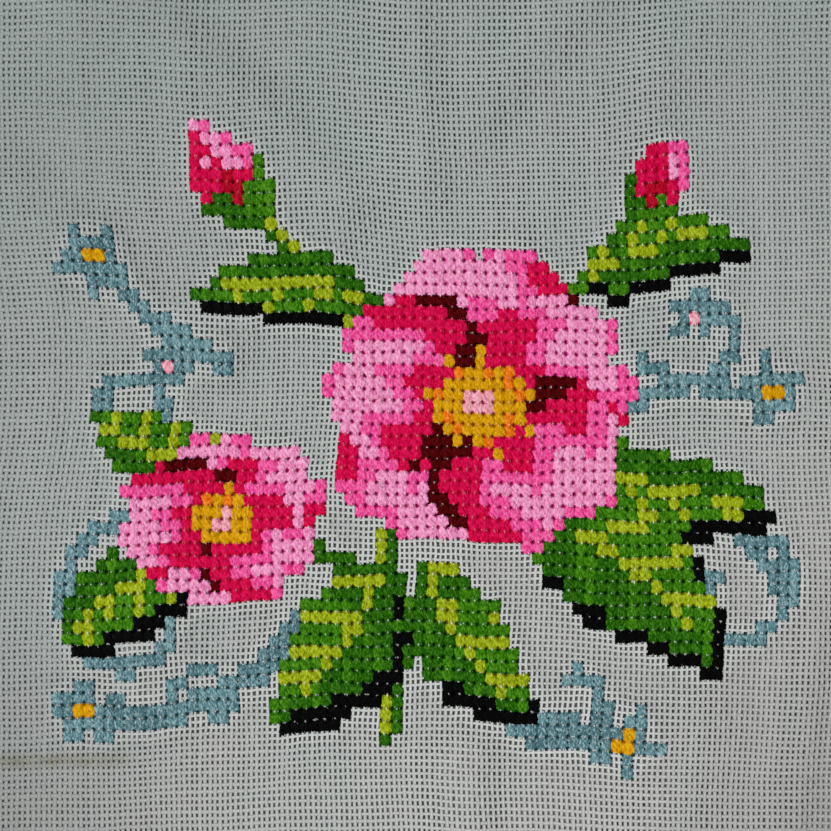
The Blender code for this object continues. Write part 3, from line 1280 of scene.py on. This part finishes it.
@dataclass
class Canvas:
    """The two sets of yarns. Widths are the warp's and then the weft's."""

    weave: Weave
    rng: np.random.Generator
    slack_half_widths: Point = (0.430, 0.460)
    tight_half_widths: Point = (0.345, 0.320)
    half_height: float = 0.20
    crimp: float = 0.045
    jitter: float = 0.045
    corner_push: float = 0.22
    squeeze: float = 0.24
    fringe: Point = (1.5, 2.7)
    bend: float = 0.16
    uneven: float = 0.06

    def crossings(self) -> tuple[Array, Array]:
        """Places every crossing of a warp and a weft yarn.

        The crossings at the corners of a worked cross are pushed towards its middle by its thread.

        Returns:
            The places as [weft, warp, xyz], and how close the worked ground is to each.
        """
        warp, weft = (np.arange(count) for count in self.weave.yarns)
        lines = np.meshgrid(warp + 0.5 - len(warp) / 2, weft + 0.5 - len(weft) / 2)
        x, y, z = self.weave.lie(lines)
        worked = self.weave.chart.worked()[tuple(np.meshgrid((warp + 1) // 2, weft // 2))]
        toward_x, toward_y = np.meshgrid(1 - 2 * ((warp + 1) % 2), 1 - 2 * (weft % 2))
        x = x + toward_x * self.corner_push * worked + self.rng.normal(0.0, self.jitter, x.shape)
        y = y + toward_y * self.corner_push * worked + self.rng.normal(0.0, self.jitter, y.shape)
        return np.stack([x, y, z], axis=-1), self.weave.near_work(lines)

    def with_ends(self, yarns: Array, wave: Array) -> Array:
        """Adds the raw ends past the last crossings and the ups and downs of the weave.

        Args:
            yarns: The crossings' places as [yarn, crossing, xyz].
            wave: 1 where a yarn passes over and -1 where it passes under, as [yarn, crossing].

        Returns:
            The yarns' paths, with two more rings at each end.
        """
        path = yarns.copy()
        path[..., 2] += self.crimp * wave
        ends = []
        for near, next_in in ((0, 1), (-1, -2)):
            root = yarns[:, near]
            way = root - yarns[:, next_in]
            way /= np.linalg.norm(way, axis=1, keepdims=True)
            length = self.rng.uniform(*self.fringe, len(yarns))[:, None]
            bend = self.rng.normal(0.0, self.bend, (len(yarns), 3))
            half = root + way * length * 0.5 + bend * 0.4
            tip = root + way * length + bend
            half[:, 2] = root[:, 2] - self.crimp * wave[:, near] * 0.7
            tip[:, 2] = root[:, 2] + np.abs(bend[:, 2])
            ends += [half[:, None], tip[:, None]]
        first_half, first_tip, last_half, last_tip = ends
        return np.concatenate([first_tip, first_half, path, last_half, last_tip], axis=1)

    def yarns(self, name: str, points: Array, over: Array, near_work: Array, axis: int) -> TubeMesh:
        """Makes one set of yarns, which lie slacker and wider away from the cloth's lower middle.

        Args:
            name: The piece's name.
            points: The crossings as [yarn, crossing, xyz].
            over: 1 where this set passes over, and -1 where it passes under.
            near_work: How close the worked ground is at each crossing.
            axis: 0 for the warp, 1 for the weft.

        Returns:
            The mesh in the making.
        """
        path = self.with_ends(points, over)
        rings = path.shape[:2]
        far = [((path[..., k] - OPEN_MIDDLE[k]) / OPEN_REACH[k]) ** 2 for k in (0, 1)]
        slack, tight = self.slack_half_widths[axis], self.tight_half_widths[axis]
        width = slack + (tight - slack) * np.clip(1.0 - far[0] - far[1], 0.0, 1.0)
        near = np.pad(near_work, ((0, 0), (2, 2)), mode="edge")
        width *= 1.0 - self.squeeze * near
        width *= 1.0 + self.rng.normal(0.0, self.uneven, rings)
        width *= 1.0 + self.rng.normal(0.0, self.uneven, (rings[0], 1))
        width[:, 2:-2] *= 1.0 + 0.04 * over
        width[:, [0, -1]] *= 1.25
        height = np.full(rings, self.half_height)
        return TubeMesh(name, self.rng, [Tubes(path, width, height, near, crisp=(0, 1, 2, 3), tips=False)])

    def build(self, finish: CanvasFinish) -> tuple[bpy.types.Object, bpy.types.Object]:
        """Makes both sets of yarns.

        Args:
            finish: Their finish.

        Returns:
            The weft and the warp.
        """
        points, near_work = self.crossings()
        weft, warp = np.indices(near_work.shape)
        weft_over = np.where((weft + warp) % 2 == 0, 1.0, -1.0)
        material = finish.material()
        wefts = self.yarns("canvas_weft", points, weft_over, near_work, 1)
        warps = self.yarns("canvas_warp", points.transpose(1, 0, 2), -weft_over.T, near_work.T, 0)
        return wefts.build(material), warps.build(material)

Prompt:
Print all the data exactly.

The solution:
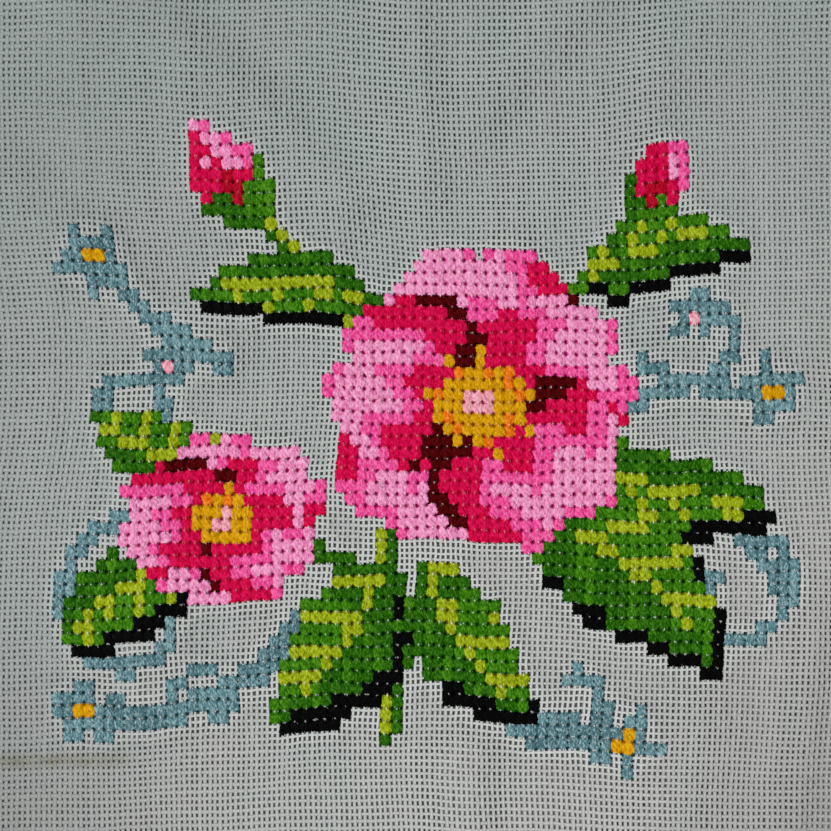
The Blender code for this object continues. Write part 3, from line 1280 of scene.py on. This part finishes it.
@dataclass
class Canvas:
    """The two sets of yarns. Widths are the warp's and then the weft's."""

    weave: Weave
    rng: np.random.Generator
    slack_half_widths: Point = (0.430, 0.460)
    tight_half_widths: Point = (0.345, 0.320)
    half_height: float = 0.20
    crimp: float = 0.045
    jitter: float = 0.045
    corner_push: float = 0.22
    squeeze: float = 0.24
    fringe: Point = (1.5, 2.7)
    bend: float = 0.16
    uneven: float = 0.06

    def crossings(self) -> tuple[Array, Array]:
        """Places every crossing of a warp and a weft yarn.

        The crossings at the corners of a worked cross are pushed towards its middle by its thread.

        Returns:
            The places as [weft, warp, xyz], and how close the worked ground is to each.
        """
        warp, weft = (np.arange(count) for count in self.weave.yarns)
        lines = np.meshgrid(warp + 0.5 - len(warp) / 2, weft + 0.5 - len(weft) / 2)
        x, y, z = self.weave.lie(lines)
        worked = self.weave.chart.worked()[tuple(np.meshgrid((warp + 1) // 2, weft // 2))]
        toward_x, toward_y = np.meshgrid(1 - 2 * ((warp + 1) % 2), 1 - 2 * (weft % 2))
        x = x + toward_x * self.corner_push * worked + self.rng.normal(0.0, self.jitter, x.shape)
        y = y + toward_y * self.corner_push * worked + self.rng.normal(0.0, self.jitter, y.shape)
        return np.stack([x, y, z], axis=-1), self.weave.near_work(lines)

    def with_ends(self, yarns: Array, wave: Array) -> Array:
        """Adds the raw ends past the last crossings and the ups and downs of the weave.

        Args:
            yarns: The crossings' places as [yarn, crossing, xyz].
            wave: 1 where a yarn passes over and -1 where it passes under, as [yarn, crossing].

        Returns:
            The yarns' paths, with two more rings at each end.
        """
        path = yarns.copy()
        path[..., 2] += self.crimp * wave
        ends = []
        for near, next_in in ((0, 1), (-1, -2)):
            root = yarns[:, near]
            way = root - yarns[:, next_in]
            way /= np.linalg.norm(way, axis=1, keepdims=True)
            length = self.rng.uniform(*self.fringe, len(yarns))[:, None]
            bend = self.rng.normal(0.0, self.bend, (len(yarns), 3))
            half = root + way * length * 0.5 + bend * 0.4
            tip = root + way * length + bend
            half[:, 2] = root[:, 2] - self.crimp * wave[:, near] * 0.7
            tip[:, 2] = root[:, 2] + np.abs(bend[:, 2])
            ends += [half[:, None], tip[:, None]]
        first_half, first_tip, last_half, last_tip = ends
        return np.concatenate([first_tip, first_half, path, last_half, last_tip], axis=1)

    def yarns(self, name: str, points: Array, over: Array, near_work: Array, axis: int) -> TubeMesh:
        """Makes one set of yarns, which lie slacker and wider away from the cloth's lower middle.

        Args:
            name: The piece's name.
            points: The crossings as [yarn, crossing, xyz].
            over: 1 where this set passes over, and -1 where it passes under.
            near_work: How close the worked ground is at each crossing.
            axis: 0 for the warp, 1 for the weft.

        Returns:
            The mesh in the making.
        """
        path = self.with_ends(points, over)
        rings = path.shape[:2]
        far = [((path[..., k] - OPEN_MIDDLE[k]) / OPEN_REACH[k]) ** 2 for k in (0, 1)]
        slack, tight = self.slack_half_widths[axis], self.tight_half_widths[axis]
        width = slack + (tight - slack) * np.clip(1.0 - far[0] - far[1], 0.0, 1.0)
        near = np.pad(near_work, ((0, 0), (2, 2)), mode="edge")
        width *= 1.0 - self.squeeze * near
        width *= 1.0 + self.rng.normal(0.0, self.uneven, rings)
        width *= 1.0 + self.rng.normal(0.0, self.uneven, (rings[0], 1))
        width[:, 2:-2] *= 1.0 + 0.04 * over
        width[:, [0, -1]] *= 1.25
        height = np.full(rings, self.half_height)
        return TubeMesh(name, self.rng, [Tubes(path, width, height, near, crisp=(0, 1, 2, 3), tips=False)])

    def build(self, finish: CanvasFinish) -> tuple[bpy.types.Object, bpy.types.Object]:
        """Makes both sets of yarns.

        Args:
            finish: Their finish.

        Returns:
            The weft and the warp.
        """
        points, near_work = self.crossings()
        weft, warp = np.indices(near_work.shape)
        weft_over = np.where((weft + warp) % 2 == 0, 1.0, -1.0)
        material = finish.material()
        wefts = self.yarns("canvas_weft", points, weft_over, near_work, 1)
        warps = self.yarns("canvas_warp", points.transpose(1, 0, 2), -weft_over.T, near_work.T, 0)
        return wefts.build(material), warps.build(material)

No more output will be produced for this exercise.